People didn't understand Saul. They called him a "radical," not realizing that he was basically the most fervent possible American and the most conservative anti-Communist. They never understood he wanted to enfranchise the "outs" in order to save the "ins." Nor did he take any guff from anybody, whether liberal, black, or whom ever. When black students at one university announced to him arrogantly that they wanted their own black student union, he said, "Cut out the crap. You don't really want that. Now, say it." And they did. They were playing some of the games of their time, and Saul knew it, if "liberals" didn't. He didn't want this country to break up. And he didn't play fashionable games.

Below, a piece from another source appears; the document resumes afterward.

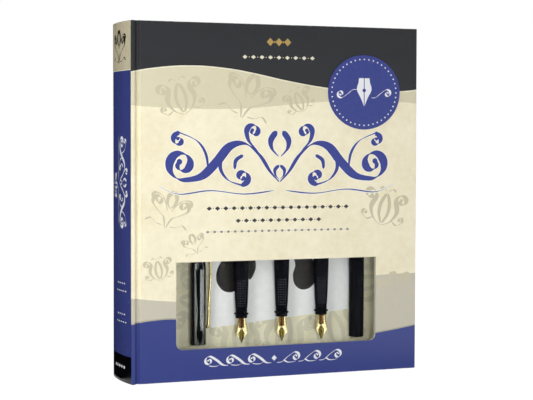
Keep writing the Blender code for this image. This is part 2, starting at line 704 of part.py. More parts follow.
def make_barrel(case, matt):
    """Pen barrel on its closed end, with the socket for a nib unit open at the top."""
    seat = empty("barrel_seat", (X_BARREL, Y_SET_BACK - BARREL_MOUTH_RADIUS, SET_BASE), case)
    profile = [(0.0, 0.0)]
    profile += arc((BARREL_END_RADIUS - BARREL_END_ROUND, BARREL_END_ROUND), BARREL_END_ROUND, 270, 360,
                   BARREL_ROUND_STEPS)
    floor = BARREL_LENGTH - BARREL_BORE_DEPTH
    profile += [(BARREL_MOUTH_RADIUS, BARREL_LENGTH), (BARREL_BORE, BARREL_LENGTH), (BARREL_BORE, floor)]
    profile.append((0.0, floor))
    finish("pen_barrel", revolve(profile, TURNED_SIDES), matt, world_place(seat), seat)


def section_profile():
    """Grip section above its nib: two blind bores, a flared ring, the tapered grip, a threaded spigot."""
    low = NIB_VISIBLE
    socket = NIB_CURVE_RADIUS + NIB_SHEET / 2 + CLEARANCE
    waist = low + SECTION_LIP_HEIGHT + SECTION_RING_HEIGHT + SECTION_WAIST_HEIGHT
    collar = waist + SECTION_GRIP_LENGTH
    spigot = collar + SECTION_COLLAR_LENGTH
    top = low + SECTION_LENGTH
    ring = low + SECTION_LIP_HEIGHT
    socket_floor = low + SECTION_NIB_SOCKET_DEPTH
    profile = [(0.0, socket_floor), (socket, socket_floor), (socket, low)]
    profile += [(SECTION_LIP_RADIUS, low), (SECTION_LIP_RADIUS, ring)]
    profile += [(SECTION_RING_RADIUS, ring + SECTION_RING_HEIGHT / 3)]
    profile += [(SECTION_RING_RADIUS, ring + SECTION_RING_HEIGHT * 2 / 3)]
    profile += [(SECTION_WAIST_RADIUS, ring + SECTION_RING_HEIGHT), (SECTION_WAIST_RADIUS, waist)]
    profile += [(SECTION_COLLAR_RADIUS, collar), (SECTION_COLLAR_RADIUS, spigot)]
    root = SECTION_SPIGOT_RADIUS
    profile.append((root, spigot))
    pitch = (top - spigot) / (THREAD_TURNS + 1)
    for i in range(THREAD_TURNS):
        base = spigot + pitch * (i + 0.5)
        profile += [(root, base), (root + THREAD_HEIGHT, base + pitch / 3), (root, base + pitch * 2 / 3)]
    bore_floor = top - SECTION_CARTRIDGE_BORE_DEPTH
    profile += [(root, top), (SECTION_CARTRIDGE_BORE, top)]
    profile += [(SECTION_CARTRIDGE_BORE, bore_floor), (0.0, bore_floor)]
    return profile


def nib_half_width(height, tip_width):
    """Half the nib blank's width at a height: the flat tip, hollow shoulders, then straight sides."""
    half_tip = tip_width / 2
    half = NIB_BLANK_WIDTH / 2
    share = min(height / NIB_SHOULDER_HEIGHT, 1.0)
    return half_tip + (half - half_tip) * share ** NIB_HOLLOW_POWER


def nib_radius(height):
    """Radius that the nib is rolled to: tight in the section, open at its shoulders."""
    open_share = (NIB_VISIBLE - height) / (NIB_VISIBLE - NIB_SHOULDER_HEIGHT)
    open_share = min(max(open_share, 0.0), 1.0)
    return NIB_CURVE_RADIUS + (NIB_SHOULDER_RADIUS - NIB_CURVE_RADIUS) * open_share ** 2


def nib_gap(height):
    """Half the width of the cut down the middle at a height, or None above the breather hole."""
    from_hole = height - NIB_BREATHER_HEIGHT
    if from_hole > NIB_BREATHER_RADIUS * NIB_HOLE_TOP_SHARE:
        return None
    if from_hole > -NIB_BREATHER_RADIUS:
        return max(NIB_SLIT / 2, math.sqrt(NIB_BREATHER_RADIUS ** 2 - from_hole ** 2))
    return NIB_SLIT / 2


def nib_rows():
    """Heights of the nib's rows, closer together round the breather hole."""
    hole = [NIB_BREATHER_HEIGHT + NIB_BREATHER_RADIUS * share for share in NIB_HOLE_ROW_SHARES]
    below = [hole[0] * i / NIB_ROWS_BELOW_HOLE for i in range(NIB_ROWS_BELOW_HOLE)]
    rest = NIB_LENGTH - hole[-1]
    above = [hole[-1] + rest * (i + 1) / NIB_ROWS_ABOVE_HOLE for i in range(NIB_ROWS_ABOVE_HOLE)]
    return below + hole + above


def nib_mesh(tip_width):
    """A gold sheet curved round the feed, slit from its tip to the breather hole."""
    bm = bmesh.new()
    rows = []
    for height in nib_rows():
        half = nib_half_width(height, tip_width)
        radius = nib_radius(height)
        gap = nib_gap(height)
        start = 0.0 if gap is None else gap
        right = []
        left = []
        for i in range(NIB_COLUMNS + 1):
            width = start + (half - start) * i / NIB_COLUMNS
            angle = width / radius
            x = radius * math.sin(angle)
            y = radius * (1 - math.cos(angle)) - NIB_CURVE_RADIUS
            right.append(bm.verts.new((x, y, height)))
            left.append(right[0] if gap is None and i == 0 else bm.verts.new((-x, y, height)))
        rows.append((right, left))
    for (right, left), (next_right, next_left) in zip(rows, rows[1:]):
        for i in range(NIB_COLUMNS):
            bm.faces.new((right[i], right[i + 1], next_right[i + 1], next_right[i]))
            bm.faces.new((left[i + 1], left[i], next_left[i], next_left[i + 1]))
    turn = Matrix.Rotation(math.radians(NIB_TURN), 3, "Z")
    bmesh.ops.rotate(bm, cent=(0.0, 0.0, 0.0), matrix=turn, verts=bm.verts)
    return bm


def feed_profile():
    """Feed under the nib: a tapered nose, comb fins, and the plain tail inside the section."""
    profile = [(0.0, FEED_TIP_HEIGHT), (FEED_TIP_RADIUS, FEED_TIP_HEIGHT)]
    start = NIB_SHOULDER_HEIGHT
    root = FEED_RADIUS - FEED_FIN_DEPTH
    pitch = (NIB_VISIBLE - start) / FEED_FINS
    for i in range(FEED_FINS):
        low = start + pitch * i
        profile += [(FEED_RADIUS, low), (FEED_RADIUS, low + pitch / 2)]
        profile += [(root, low + pitch / 2), (root, low + pitch)]
    profile += [(FEED_RADIUS, NIB_VISIBLE), (FEED_RADIUS, FEED_TOP), (0.0, FEED_TOP)]
    return profile


def make_nib_units(case, matt, gold, feed_plastic):
    """Three nib units side by side, alike but for the width of their tips."""
    section = turned_mesh("grip_section", section_profile(), TURNED_SIDES)
    feed = turned_mesh("feed", feed_profile(), FEED_SIDES)
    for number, (share, tip) in enumerate(zip(NIB_UNIT_PLACE_SHARES, NIB_TIP_WIDTHS), start=1):
        place = (X_CAP + (X_BARREL - X_CAP) * share, Y_SET_BACK - SECTION_COLLAR_RADIUS, SET_BASE)
        seat = empty(f"nib_unit_{number}_seat", place, case)
        place_mesh(f"grip_section_{number}", section, matt, place, seat)
        place_mesh(f"feed_{number}", feed, feed_plastic, place, seat)
        nib = finish(f"nib_{number}", nib_mesh(tip), gold, place, seat)
        sheet = nib.modifiers.new("sheet", "SOLIDIFY")
        sheet.thickness = NIB_SHEET
        sheet.offset = 0.0


def make_book(case, cover_paper, pages_paper, steel):
    """Stapled instruction book in the upper well, its fold towards the spine."""
    left = X_BOOK_LEFT
    right = X_BOOK_RIGHT
    low = Z_WELL
    high = Z_BOOK_TOP
    back = Y_INSIDE_BACK - PAD_BACKING - CLEARANCE - PAD_SHEETS - CLEARANCE
    block_back = back - BOOK_COVER - CLEARANCE
    block_front = block_back - BOOK_BLOCK
    front = block_front - CLEARANCE - BOOK_COVER
    block_left = left + BOOK_COVER + CLEARANCE
    box("book_pages", (block_left, block_front, low), (right, block_back, high), pages_paper, case)
    outline = [(right, front), (left, front), (left, back), (right, back), (right, back - BOOK_COVER)]
    outline += [(left + BOOK_COVER, back - BOOK_COVER), (left + BOOK_COVER, front + BOOK_COVER)]
    outline.append((right, front + BOOK_COVER))
    finish("book_cover", prism(outline, low, high, "Z"), cover_paper, parent=case, smooth=False)
    middle = (front + back) / 2
    for name, share in zip(("lower_staple", "upper_staple"), STAPLE_PLACE_SHARES):
        centre = low + (high - low) * share
        corner = (left - CLEARANCE - STAPLE_WIRE, middle - STAPLE_WIRE / 2, centre - STAPLE_LENGTH / 2)
        opposite = (left - CLEARANCE, middle + STAPLE_WIRE / 2, centre + STAPLE_LENGTH / 2)
        box(name, corner, opposite, steel, case)


def make_pad(case, paper, board):
    """Practice pad behind the book: a block of sheets on its backing board."""
    back = Y_INSIDE_BACK
    low = (X_BOOK_LEFT, back - PAD_BACKING, Z_WELL)
    box("pad_backing", low, (X_BOOK_RIGHT, back, Z_BOOK_TOP), board, case)
    back -= PAD_BACKING + CLEARANCE
    low = (X_BOOK_LEFT, back - PAD_SHEETS, Z_WELL)
    box("practice_sheets", low, (X_BOOK_RIGHT, back, Z_BOOK_TOP), paper, case)


def make_cartridges(case, card, ink_plastic):
    """Ink cartridges standing in a row in an open carton."""
    back = Y_INSIDE_BACK
    front = back - 2 * (CARTRIDGE_RADIUS + CLEARANCE + CARTON_WALL)
    low = (X_CARTON_LEFT, front, Z_WELL)
    high = (X_CARTON_RIGHT, back, Z_WELL + CARTON_HEIGHT)
    open_box("cartridge_carton", low, high, CARTON_WALL, (0.0, 0.0, 1.0), card, case)

    neck = CARTRIDGE_LENGTH - CARTRIDGE_NECK_LENGTH
    profile = [(0.0, 0.0), (CARTRIDGE_RADIUS, 0.0), (CARTRIDGE_RADIUS, neck - CARTRIDGE_SHOULDER)]
    profile += [(CARTRIDGE_NECK_RADIUS, neck), (CARTRIDGE_NECK_RADIUS, CARTRIDGE_LENGTH)]
    profile.append((0.0, CARTRIDGE_LENGTH))
    mesh = turned_mesh("ink_cartridge", profile, CARTRIDGE_SIDES)
    floor = Z_WELL + CARTON_WALL + CLEARANCE
    start = X_CARTON_LEFT + CARTON_WALL + CLEARANCE + CARTRIDGE_RADIUS
    for number in range(CARTRIDGE_COUNT):
        place = (start + CARTRIDGE_PITCH * number, (front + back) / 2, floor)
        place_mesh(f"ink_cartridge_{number + 1}", mesh, ink_plastic, place, case)


def main():
    """Clear the scene and build the kit."""
    for obj in list(bpy.data.objects):
        bpy.data.objects.remove(obj)
    paper = material("printed paper over board", (0.80, 0.76, 0.58), 0.45)
    board = material("wrapped greyboard", (0.55, 0.53, 0.48), 0.80)
    card = material("coated card", (0.78, 0.74, 0.58), 0.50)
    clear = material("clear formed sheet", (0.95, 0.95, 0.95), 0.05, alpha=0.25)
    gloss = material("glossy black plastic", (0.01, 0.01, 0.01), 0.12)
    matt = material("matt black plastic", (0.01, 0.01, 0.014), 0.45)
    gold = material("gold-plated steel", (0.80, 0.58, 0.22), 0.20, 1.0)
    white = material("writing paper", (0.85, 0.85, 0.83), 0.80)
    blue = material("blue printed paper", (0.06, 0.08, 0.27), 0.45)
    steel = material("staple wire", (0.60, 0.60, 0.60), 0.30, 1.0)
    ink = material("ink-filled plastic", (0.02, 0.02, 0.05), 0.25)

    case = empty("case", (0.0, 0.0, 0.0))
    fold = empty("spine_fold", (X_SPINE_FOLD, Y_FOLD, 0.0), case)
    cover = empty("cover_fold", (X_COVER_FOLD, Y_FOLD, 0.0), fold)

    make_spine(case, paper)
    make_boards(case, fold, cover, paper)
    make_window_pieces(cover, clear, white, blue)
    make_tray(case, board)
    make_card(case, card)
    make_blister(case, clear)
    make_cap(case, gloss, gold, matt)
    make_barrel(case, matt)
    make_nib_units(case, matt, gold, gloss)
    make_book(case, blue, white, steel)
    make_pad(case, white, board)
    make_cartridges(case, white, ink)


main()
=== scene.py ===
"""Calligraphy kit: the printed book-style case, the writing set behind its window and what lies inside."""
import math
from contextlib import contextmanager

import bmesh
import bpy
from mathutils import Matrix, Vector


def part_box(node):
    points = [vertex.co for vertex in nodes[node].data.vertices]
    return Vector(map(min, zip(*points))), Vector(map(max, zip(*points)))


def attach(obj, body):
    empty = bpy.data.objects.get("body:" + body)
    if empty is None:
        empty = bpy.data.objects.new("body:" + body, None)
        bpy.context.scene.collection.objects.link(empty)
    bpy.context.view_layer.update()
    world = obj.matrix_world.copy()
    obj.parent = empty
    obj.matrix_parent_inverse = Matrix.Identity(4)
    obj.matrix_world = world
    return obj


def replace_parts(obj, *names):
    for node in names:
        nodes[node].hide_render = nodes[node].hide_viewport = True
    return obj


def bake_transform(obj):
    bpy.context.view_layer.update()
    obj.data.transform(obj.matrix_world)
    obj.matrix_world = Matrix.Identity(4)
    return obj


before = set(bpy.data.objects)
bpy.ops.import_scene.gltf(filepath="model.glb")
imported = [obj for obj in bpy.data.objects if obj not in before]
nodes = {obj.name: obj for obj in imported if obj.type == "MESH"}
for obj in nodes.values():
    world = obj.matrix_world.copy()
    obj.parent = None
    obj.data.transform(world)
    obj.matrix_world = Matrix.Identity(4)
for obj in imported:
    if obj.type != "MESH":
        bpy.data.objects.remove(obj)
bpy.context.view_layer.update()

MM = 0.001

# Camera, fitted to the outline of the case in the photograph
PHOTO_WIDTH = 533
FOCAL_PIXELS = 1521.08
SENSOR_WIDTH = 36.0
CAMERA_PLACE = (-0.45644, -1.13900, 0.19084)
CAMERA_YAW = 21.842
CAMERA_PITCH = -2.396
CAMERA_ROLL = 0.135

# Soft light: ambient strength, then each lamp's place, aim, size in metres, power in watts and whether
# gloss shows it (the others are polarised, so that they lay no haze on the print)
AMBIENT = 0.24
LAMPS = (
    ("near softbox at the left", (-0.60, -0.50, 0.30), (-0.05, 0.0, 0.14), (0.30, 0.50), 2.7, True),
    ("key from the right", (0.95, -1.55, 0.85), (0.0, 0.0, 0.14), (0.7, 0.9), 2.5, False),
    ("low front softbox", (-0.20, -1.10, 0.12), (0.0, 0.0, 0.08), (0.25, 0.25), 3.3, False),
    ("back fill", (0.5, 1.5, 0.9), (0.0, 0.0, 0.14), (1.0, 1.0), 7.0, True),
)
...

What he gave me was something very special. I disagreed with a lot of his thinking and even tactics. He could be extremely cruel, although usually only to people he thought could take it. (Often they couldn't.) But Saul was a great balance to my excessive romanticism and to my extreme idealism.
He taught me tactics. Just in watching him all those precious years that I knew him, I absorbed what is practical politics, what is strategy, and how one moves tactically in the world. I learned not only how much better it is to win than to lose but
how
to win and how to win in one's own way.

Father John J. Egan, known as "Jack," another fantastic, bigger- than-life man and priest, worked closely with Saul in those days -- indeed, this Jewish iconoclast and this Catholic believer were like the oddest pair of loving brothers. They got the Archdiocese of Chicago to support a good deal of controversial community organization, among other "impossible" things. In later years, Jack Egan told me this story about Saul:

"One day we were walking down Michigan Avenue, and I was a little worried about some of the things we were doing and how people would criticize me. Saul stopped in his tracks. 'Why does everybody have to like you?' he demanded. 'Jack, you do what you have to do. Some people don't like little bald men, some people don't like priests, some people don't like short people or Irishmen. For God's sake, be true to yourself and do what you have to do and everything else will fall in line.'"

Midwestern "radical" impulses--and they are not that in any other sense of the word anywhere else -- were everywhere around me. Hull House held another deep and very special attraction for me at that time. Jane Addams, Jessie Binford, Edith Hamilton -- they offered another, kinder but no less tough radicalism and love, "social feminism." And they were women: strong-minded, determined, idealistic, tough, politically sagacious women. We had one such woman in my own family, a great-aunt, Alma Foerster, who had been a Red Cross nurse working in Archangel, Russia, during World War II. She was a true heroine, but she was never mentioned to me.